Exercise goal. The first line to copy is the one with "make_levelling_feet()"; the last is the one with "zip(*points))), Vector(map(max, zip(*points)))". Copy each line in that range exactly, leaving out all others.

BEGIN Raw data

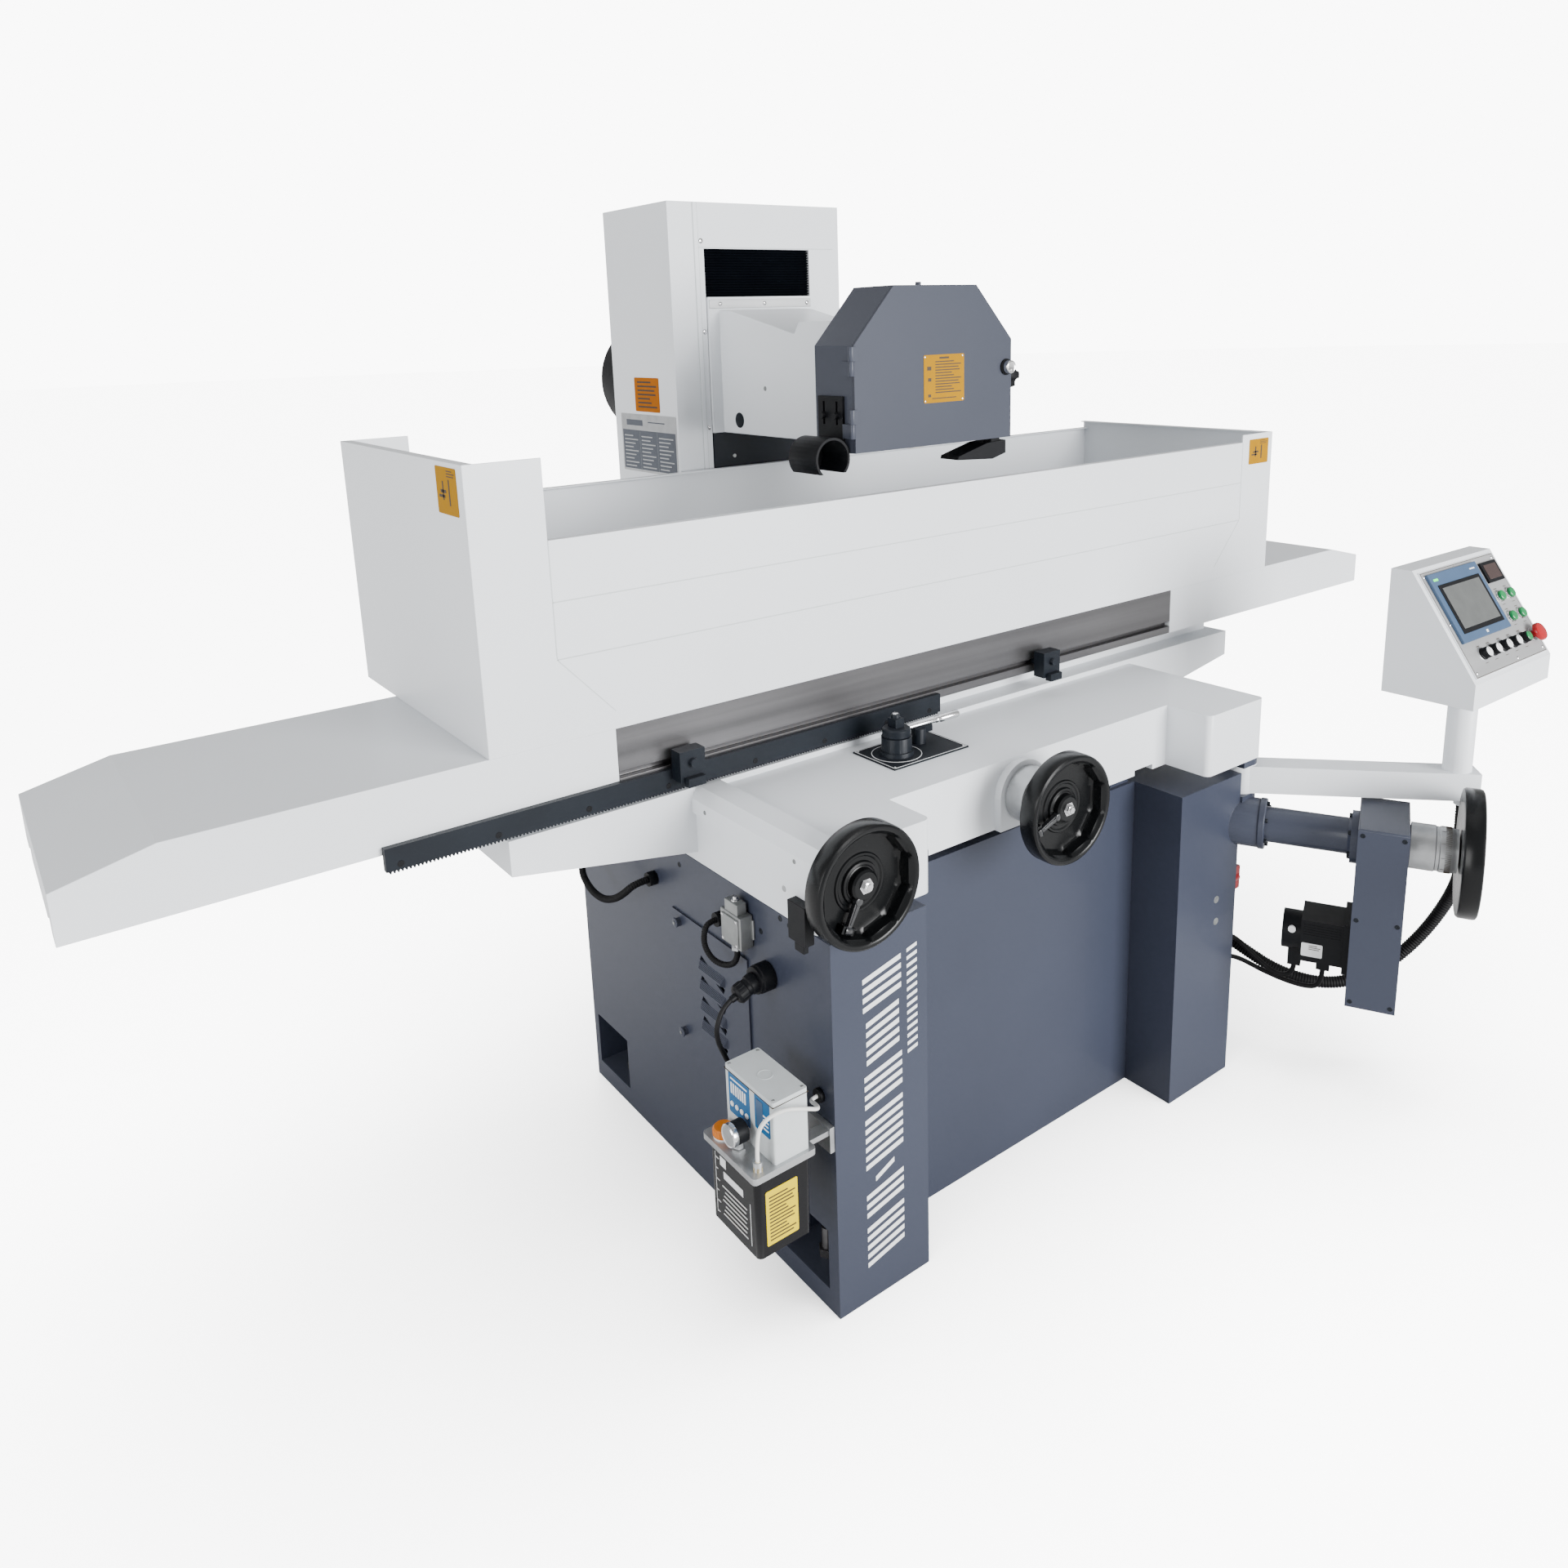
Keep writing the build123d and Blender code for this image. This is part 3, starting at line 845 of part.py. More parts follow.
# ---------------------------------------------------------------- console
def make_console():
    """The swinging arm with its post, and the console box that turns on the post."""
    pivot = Plane(origin=(*ARM_PIVOT, 0), x_dir=(cos(radians(ARM_ANGLE)), sin(radians(ARM_ANGLE)), 0))
    with BuildPart(pivot) as arm:
        rods([(0, 0)], ARM_BOTTOM - 2 + SLIDE_GAP, ARM_BARREL, ARM_SIDE + 4 - 2 * SLIDE_GAP)
        block((0, ARM_REACH + 42), (-ARM_SIDE / 2, ARM_SIDE / 2), (ARM_BOTTOM, ARM_TOP))
        block((ARM_BARREL + 20, ARM_REACH + 36), (-ARM_SIDE / 2 + 4, ARM_SIDE / 2 - 4),
              (ARM_BOTTOM + 4, ARM_TOP - 4), Mode.SUBTRACT)
        rods([(0, 0)], ARM_BOTTOM - 10, ARM_PIN + RUNNING_FIT, ARM_SIDE + 20, Mode.SUBTRACT)
        rods([(ARM_REACH, 0)], ARM_TOP, POST_RADIUS, CONSOLE_BOTTOM - ARM_TOP - SLIDE_GAP)
        rods([(ARM_REACH, 0)], CONSOLE_BOTTOM - 10, 15, 60)
        rods([(HOSE_REACH, 0)], ARM_BOTTOM - 18, 20, 19)
    save(arm, "console_arm")
    half = CONSOLE_WIDTH / 2
    left = POST_AT[0] - half
    with BuildPart() as console:
        for inset, mode in ((0, Mode.ADD), (CONSOLE_WALL, Mode.SUBTRACT)):
            with BuildSketch(Plane.YZ.offset(left + inset)):
                with BuildLine():
                    Polyline((CONSOLE_BACK - inset, CONSOLE_BOTTOM + inset),
                             (CONSOLE_BACK - inset, CONSOLE_TOP - inset),
                             (CONSOLE_BACK - CONSOLE_CROWN + inset * 0.3, CONSOLE_TOP - inset),
                             (CONSOLE_FRONT + inset, CONSOLE_BOTTOM + CONSOLE_LIP - inset * 0.3),
                             (CONSOLE_FRONT + inset, CONSOLE_BOTTOM + inset), close=True)
                make_face()
            extrude(amount=CONSOLE_WIDTH - 2 * inset, mode=mode)
        rod((*POST_AT, CONSOLE_BOTTOM), (0, 0, 1), 26, 70)
        rod((*POST_AT, CONSOLE_BOTTOM - 1), (0, 0, 1), 15 + RUNNING_FIT, 60, Mode.SUBTRACT)
        with Locations(FACE):
            Box(CONSOLE_WIDTH - 24, FACE_LENGTH - 20, 3, align=(Align.CENTER, Align.CENTER, Align.MIN))
        with Locations(FACE):
            for place in (*BUTTON_PLACES, *KNOB_PLACES, CAP_SWITCH_PLACE, STOP_PLACE):
                with Locations((place[0], place[1], 0)):
                    Cylinder(BUTTON_RADIUS - 3 + BUTTON_PLAY, 40, mode=Mode.SUBTRACT)
    save(console, "console")


def make_controls():
    """The buttons, knobs, capped switch and emergency stop on the console's face."""
    for number, place in enumerate(BUTTON_PLACES, 1):
        with BuildPart(FACE) as button:
            rods([place], -14, BUTTON_RADIUS - 3, 18)
            rods([place], 8, BUTTON_RADIUS, 6)
            rods([place], 3, BUTTON_RADIUS - 3, 6)
        save(button, f"push_button_{number}")
    for number, place in enumerate(KNOB_PLACES, 1):
        with BuildPart(FACE) as knob:
            rods([place], -14, BUTTON_RADIUS - 3, 20)
            rods([place], 3 + SLIDE_GAP, 14, 5)
            rods([place], 5, 11, 15)
            block((place[0] - 3, place[0] + 3), (place[1] - 12, place[1] + 12), (19, 22))
        save(knob, f"selector_knob_{number}")
    with BuildPart(FACE) as capped:
        rods([CAP_SWITCH_PLACE], -14, BUTTON_RADIUS - 3, 20)
        rods([CAP_SWITCH_PLACE], 3 + SLIDE_GAP, 13, 15)
        block((CAP_SWITCH_PLACE[0] - 4, CAP_SWITCH_PLACE[0] + 4),
              (CAP_SWITCH_PLACE[1] - 11, CAP_SWITCH_PLACE[1] + 11), (17, 25))
    save(capped, "lit_selector")
    with BuildPart(FACE) as stop:
        rods([STOP_PLACE], -14, BUTTON_RADIUS - 3, 28)
        rods([STOP_PLACE], 13, 20, 10)
        rods([STOP_PLACE], 22, 16, 5)
    save(stop, "emergency_stop")
    with BuildPart() as main_switch:
        rod((HALF + SLIDE_GAP, *MAIN_SWITCH_AT), (1, 0, 0), 12, 34)
        block((HALF + 20, HALF + 38), (MAIN_SWITCH_AT[0] - 8, MAIN_SWITCH_AT[0] + 8),
              (MAIN_SWITCH_AT[1] - 28, MAIN_SWITCH_AT[1] + 28))
    save(main_switch, "main_switch")


# ---------------------------------------------------------------- build
os.makedirs("parts", exist_ok=True)
make_base()
make_access_cover()
make_levelling_feet()
make_elevating_gearbox()
make_servo_motor()
make_left_side_fittings()
make_lubricator()
make_cords()
make_saddle()
make_saddle_fittings()
make_table()
make_table_covers()
make_table_guard()
make_column()
make_head()
make_wheel_guard()
make_latch_and_nozzle()
make_spindle()
make_screws()
make_handwheels()
make_console()
make_controls()
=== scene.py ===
"""Surface grinder: finishes, fitted details, floor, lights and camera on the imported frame."""
import logging
from dataclasses import dataclass, field
from enum import Enum
from math import cos, hypot, pi, radians, sin

import bmesh
import bpy
from mathutils import Matrix, Vector


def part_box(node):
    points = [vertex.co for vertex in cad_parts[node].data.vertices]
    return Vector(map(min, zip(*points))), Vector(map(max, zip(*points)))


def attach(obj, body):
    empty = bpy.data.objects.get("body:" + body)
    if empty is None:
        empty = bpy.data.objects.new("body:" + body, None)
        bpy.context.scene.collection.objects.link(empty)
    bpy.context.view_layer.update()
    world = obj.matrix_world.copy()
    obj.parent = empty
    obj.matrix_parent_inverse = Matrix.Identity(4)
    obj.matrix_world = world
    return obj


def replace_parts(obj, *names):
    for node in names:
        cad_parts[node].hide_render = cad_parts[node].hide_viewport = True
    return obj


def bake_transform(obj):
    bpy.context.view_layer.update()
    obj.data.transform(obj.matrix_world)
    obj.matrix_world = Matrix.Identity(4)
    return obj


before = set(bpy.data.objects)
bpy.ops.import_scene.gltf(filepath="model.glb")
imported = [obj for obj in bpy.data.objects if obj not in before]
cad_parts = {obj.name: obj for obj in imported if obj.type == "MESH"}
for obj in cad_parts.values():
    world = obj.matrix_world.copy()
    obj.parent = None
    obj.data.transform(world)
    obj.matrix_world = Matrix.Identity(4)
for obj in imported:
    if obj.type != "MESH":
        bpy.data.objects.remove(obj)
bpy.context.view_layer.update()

LOG = logging.getLogger("grinder")
Point = tuple[float, float, float]


def mm(x: float, y: float, z: float) -> Vector:
    """A point given in millimetres, as metres."""
    return Vector((x, y, z)) / 1000


# ---------------------------------------------------------------- shader effects
class Effect(Enum):
    """The surface effects that finishes share, each one a node group."""

    PAINT = "sprayed paint"
    GRAIN = "moulded grain"
    CAST = "cast skin"
    LAY = "machined lay"


@dataclass
class EffectLibrary:
    """Builds each shared shader node group once and hands it out."""

    built: dict[Effect, bpy.types.ShaderNodeTree] = field(default_factory=dict)

    def get(self, effect: Effect) -> bpy.types.ShaderNodeTree:
        """The node group of an effect, built on first use.

        Args:
            effect: Which effect.

        Returns:
            The group, with inputs Colour, Scale, Spread, Roughness and Dust, and outputs Colour,
            Roughness and Height.
        """
        if effect not in self.built:
            self.built[effect] = self._build(effect)
        return self.built[effect]

    def _build(self, effect: Effect) -> bpy.types.ShaderNodeTree:
        """Makes one group.

        Args:
            effect: Which effect.

        Returns:
            The new node group.
        """
        tree = bpy.data.node_groups.new(effect.value, "ShaderNodeTree")
        face = tree.interface
        face.new_socket("Colour", in_out="INPUT", socket_type="NodeSocketColor")
        for name, start in (("Scale", 1.0), ("Spread", 0.1), ("Roughness", 0.4), ("Dust", 0.0)):
            face.new_socket(name, in_out="INPUT", socket_type="NodeSocketFloat").default_value = start
        face.new_socket("Colour", in_out="OUTPUT", socket_type="NodeSocketColor")
        face.new_socket("Roughness", in_out="OUTPUT", socket_type="NodeSocketFloat")
        face.new_socket("Height", in_out="OUTPUT", socket_type="NodeSocketFloat")
        node, link = tree.nodes.new, tree.links.new
        inputs, outputs = node("NodeGroupInput"), node("NodeGroupOutput")
        place = node("ShaderNodeTexCoord")
        stretch = node("ShaderNodeMapping")
        stretch.inputs["Scale"].default_value = (0.02, 1, 1) if effect is Effect.LAY else (1, 1, 1)
        link(place.outputs["Object"], stretch.inputs["Vector"])
        fine, broad = node("ShaderNodeTexNoise"), node("ShaderNodeTexNoise")
        sizes = {Effect.PAINT: (900.0, 2.0), Effect.GRAIN: (2600.0, 30.0),
                 Effect.CAST: (260.0, 9.0), Effect.LAY: (1500.0, 40.0)}
        for noise, base, detail in ((fine, sizes[effect][0], 3.0), (broad, sizes[effect][1], 5.0)):
            scaled = node("ShaderNodeMath")
            scaled.operation = "MULTIPLY"
            scaled.inputs[1].default_value = base
            link(inputs.outputs["Scale"], scaled.inputs[0])
            link(scaled.outputs[0], noise.inputs["Scale"])
            link(stretch.outputs[0], noise.inputs["Vector"])
            noise.inputs["Detail"].default_value = detail
        shade = node("ShaderNodeMapRange")
        shade.inputs["From Min"].default_value = 0.3
        shade.inputs["From Max"].default_value = 0.7
        link(broad.outputs["Fac"], shade.inputs["Value"])
        low = node("ShaderNodeMath")
        low.operation = "SUBTRACT"
        low.inputs[0].default_value = 1.0
        link(inputs.outputs["Spread"], low.inputs[1])
        link(low.outputs[0], shade.inputs["To Min"])
        shade.inputs["To Max"].default_value = 1.0
        tint = node("ShaderNodeVectorMath")
        tint.operation = "SCALE"
        link(inputs.outputs["Colour"], tint.inputs[0])
        link(shade.outputs[0], tint.inputs["Scale"])
        normal = node("ShaderNodeNewGeometry")
        split = node("ShaderNodeSeparateXYZ")
        link(normal.outputs["Normal"], split.inputs[0])
        settle = node("ShaderNodeMath")
        settle.operation = "MULTIPLY"
        settle.use_clamp = True
        link(split.outputs["Z"], settle.inputs[0])
        link(broad.outputs["Fac"], settle.inputs[1])
        amount = node("ShaderNodeMath")
        amount.operation = "MULTIPLY"
        link(settle.outputs[0], amount.inputs[0])
        link(inputs.outputs["Dust"], amount.inputs[1])
        dusty = node("ShaderNodeMix")
        dusty.data_type = "RGBA"
        dusty.inputs[7].default_value = (0.55, 0.54, 0.52, 1)
        link(amount.outputs[0], dusty.inputs[0])
        link(tint.outputs[0], dusty.inputs[6])
        link(dusty.outputs[2], outputs.inputs["Colour"])
        rough = node("ShaderNodeMath")
        rough.operation = "MULTIPLY_ADD"
        link(broad.outputs["Fac"], rough.inputs[0])
        rough.inputs[1].default_value = 0.16
        link(inputs.outputs["Roughness"], rough.inputs[2])
        link(rough.outputs[0], outputs.inputs["Roughness"])
        link(fine.outputs["Fac"], outputs.inputs["Height"])
        return tree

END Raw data

The output.
make_levelling_feet()
make_elevating_gearbox()
make_servo_motor()
make_left_side_fittings()
make_lubricator()
make_cords()
make_saddle()
make_saddle_fittings()
make_table()
make_table_covers()
make_table_guard()
make_column()
make_head()
make_wheel_guard()
make_latch_and_nozzle()
make_spindle()
make_screws()
make_handwheels()
make_console()
make_controls()
=== scene.py ===
"""Surface grinder: finishes, fitted details, floor, lights and camera on the imported frame."""
import logging
from dataclasses import dataclass, field
from enum import Enum
from math import cos, hypot, pi, radians, sin

import bmesh
import bpy
from mathutils import Matrix, Vector


def part_box(node):
    points = [vertex.co for vertex in cad_parts[node].data.vertices]
    return Vector(map(min, zip(*points))), Vector(map(max, zip(*points)))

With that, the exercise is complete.